- _TASK TO COMPLETE_
Reproduce all of the data word for word.

(Part of a data file)
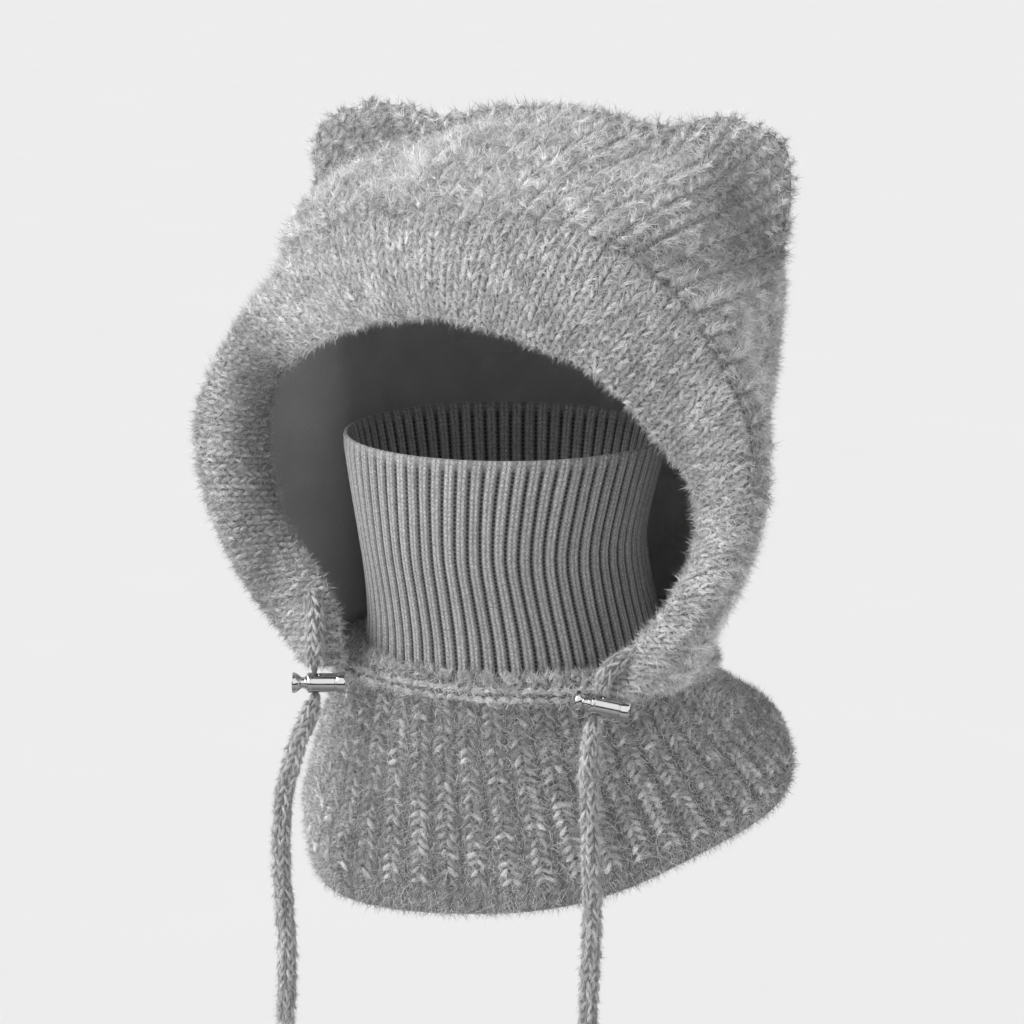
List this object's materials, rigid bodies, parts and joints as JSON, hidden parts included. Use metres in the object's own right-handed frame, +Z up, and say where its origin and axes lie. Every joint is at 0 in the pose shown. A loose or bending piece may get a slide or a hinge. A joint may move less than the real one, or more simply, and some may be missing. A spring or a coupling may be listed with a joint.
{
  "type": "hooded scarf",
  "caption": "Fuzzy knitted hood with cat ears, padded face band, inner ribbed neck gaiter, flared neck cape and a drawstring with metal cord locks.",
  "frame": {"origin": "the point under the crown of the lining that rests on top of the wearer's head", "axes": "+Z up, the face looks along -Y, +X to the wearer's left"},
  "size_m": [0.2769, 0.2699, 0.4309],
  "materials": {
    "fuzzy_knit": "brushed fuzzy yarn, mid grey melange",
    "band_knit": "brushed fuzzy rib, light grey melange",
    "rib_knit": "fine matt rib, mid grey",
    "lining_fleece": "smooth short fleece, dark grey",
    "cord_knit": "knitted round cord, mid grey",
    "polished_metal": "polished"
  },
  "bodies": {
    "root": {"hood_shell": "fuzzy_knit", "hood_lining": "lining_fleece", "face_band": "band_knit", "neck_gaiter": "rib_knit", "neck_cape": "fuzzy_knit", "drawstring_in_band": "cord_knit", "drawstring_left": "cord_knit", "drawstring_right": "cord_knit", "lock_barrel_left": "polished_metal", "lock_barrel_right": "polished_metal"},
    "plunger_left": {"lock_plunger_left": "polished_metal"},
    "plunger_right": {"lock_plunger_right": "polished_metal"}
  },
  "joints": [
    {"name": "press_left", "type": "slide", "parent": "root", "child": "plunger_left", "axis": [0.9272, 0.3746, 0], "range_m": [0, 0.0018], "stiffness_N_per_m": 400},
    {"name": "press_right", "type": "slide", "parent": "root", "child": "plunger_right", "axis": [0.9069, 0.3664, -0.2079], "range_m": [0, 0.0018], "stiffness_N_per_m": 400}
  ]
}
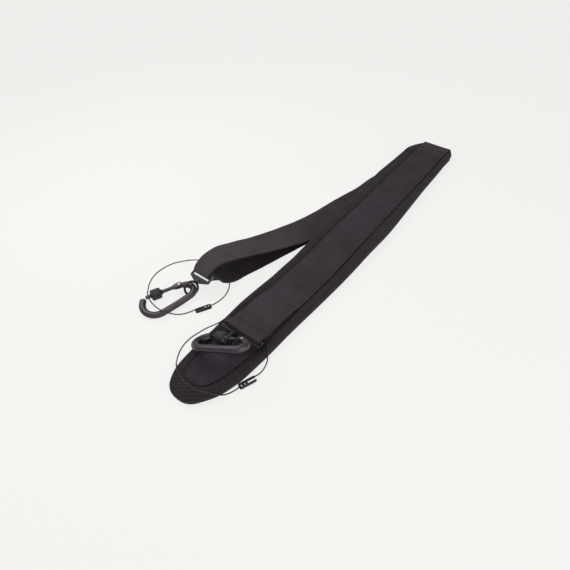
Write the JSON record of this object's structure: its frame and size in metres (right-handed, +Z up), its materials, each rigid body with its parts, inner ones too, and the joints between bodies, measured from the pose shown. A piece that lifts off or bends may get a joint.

- _SOLUTION FOR THIS EXERCISE_
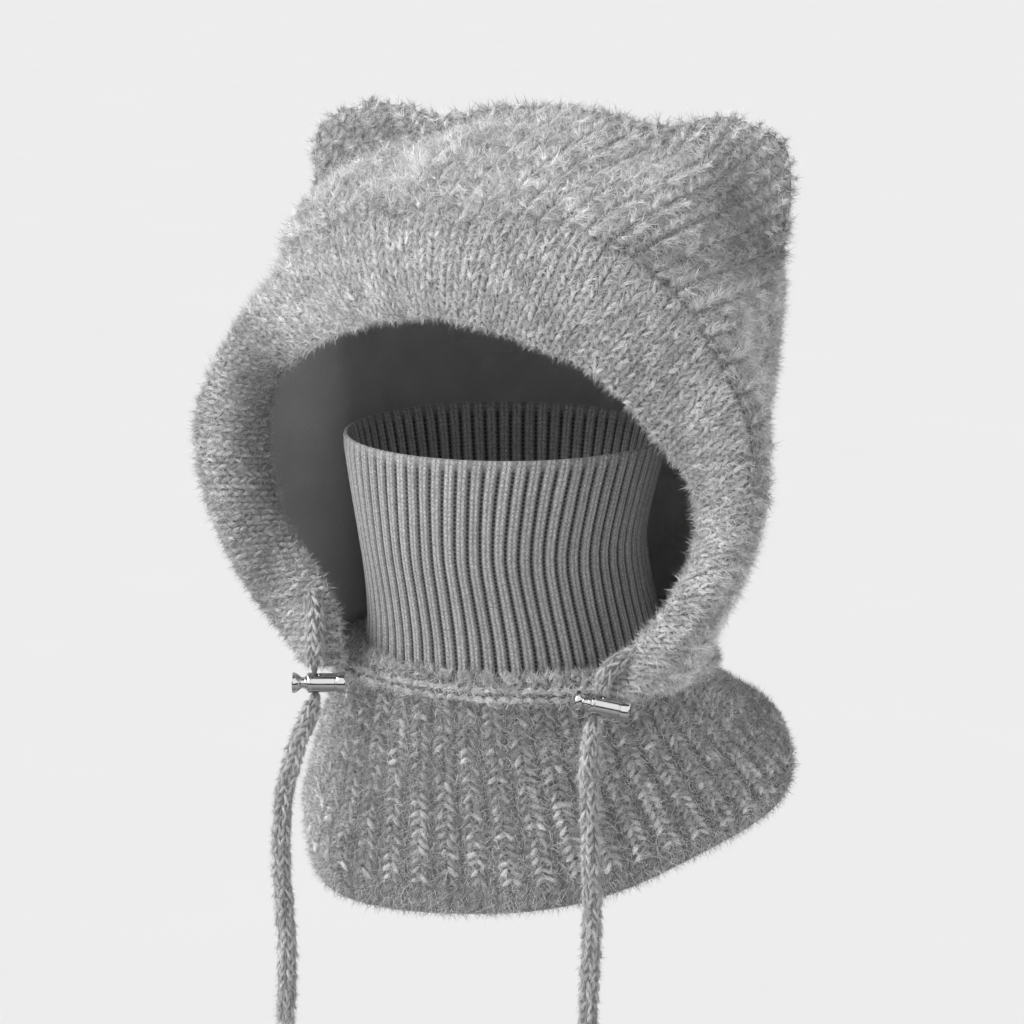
List this object's materials, rigid bodies, parts and joints as JSON, hidden parts included. Use metres in the object's own right-handed frame, +Z up, and say where its origin and axes lie. Every joint is at 0 in the pose shown. A loose or bending piece may get a slide or a hinge. A joint may move less than the real one, or more simply, and some may be missing. A spring or a coupling may be listed with a joint.
{
  "type": "hooded scarf",
  "caption": "Fuzzy knitted hood with cat ears, padded face band, inner ribbed neck gaiter, flared neck cape and a drawstring with metal cord locks.",
  "frame": {"origin": "the point under the crown of the lining that rests on top of the wearer's head", "axes": "+Z up, the face looks along -Y, +X to the wearer's left"},
  "size_m": [0.2769, 0.2699, 0.4309],
  "materials": {
    "fuzzy_knit": "brushed fuzzy yarn, mid grey melange",
    "band_knit": "brushed fuzzy rib, light grey melange",
    "rib_knit": "fine matt rib, mid grey",
    "lining_fleece": "smooth short fleece, dark grey",
    "cord_knit": "knitted round cord, mid grey",
    "polished_metal": "polished"
  },
  "bodies": {
    "root": {"hood_shell": "fuzzy_knit", "hood_lining": "lining_fleece", "face_band": "band_knit", "neck_gaiter": "rib_knit", "neck_cape": "fuzzy_knit", "drawstring_in_band": "cord_knit", "drawstring_left": "cord_knit", "drawstring_right": "cord_knit", "lock_barrel_left": "polished_metal", "lock_barrel_right": "polished_metal"},
    "plunger_left": {"lock_plunger_left": "polished_metal"},
    "plunger_right": {"lock_plunger_right": "polished_metal"}
  },
  "joints": [
    {"name": "press_left", "type": "slide", "parent": "root", "child": "plunger_left", "axis": [0.9272, 0.3746, 0], "range_m": [0, 0.0018], "stiffness_N_per_m": 400},
    {"name": "press_right", "type": "slide", "parent": "root", "child": "plunger_right", "axis": [0.9069, 0.3664, -0.2079], "range_m": [0, 0.0018], "stiffness_N_per_m": 400}
  ]
}
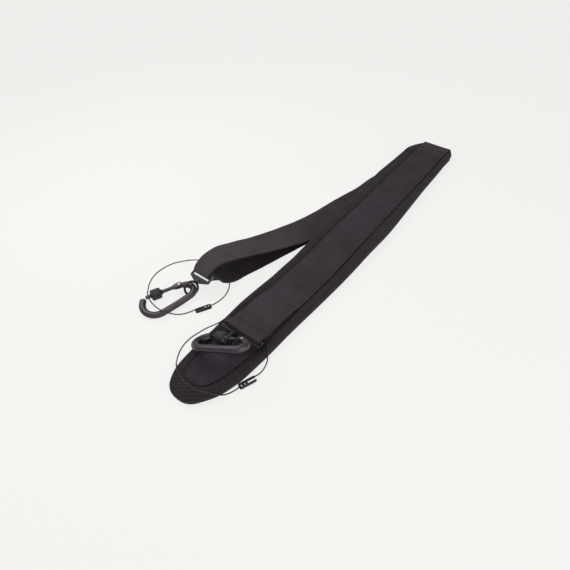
Write the JSON record of this object's structure: its frame and size in metres (right-handed, +Z up), its materials, each rigid body with its parts, inner ones too, and the joints between bodies, measured from the pose shown. A piece that lifts off or bends may get a joint.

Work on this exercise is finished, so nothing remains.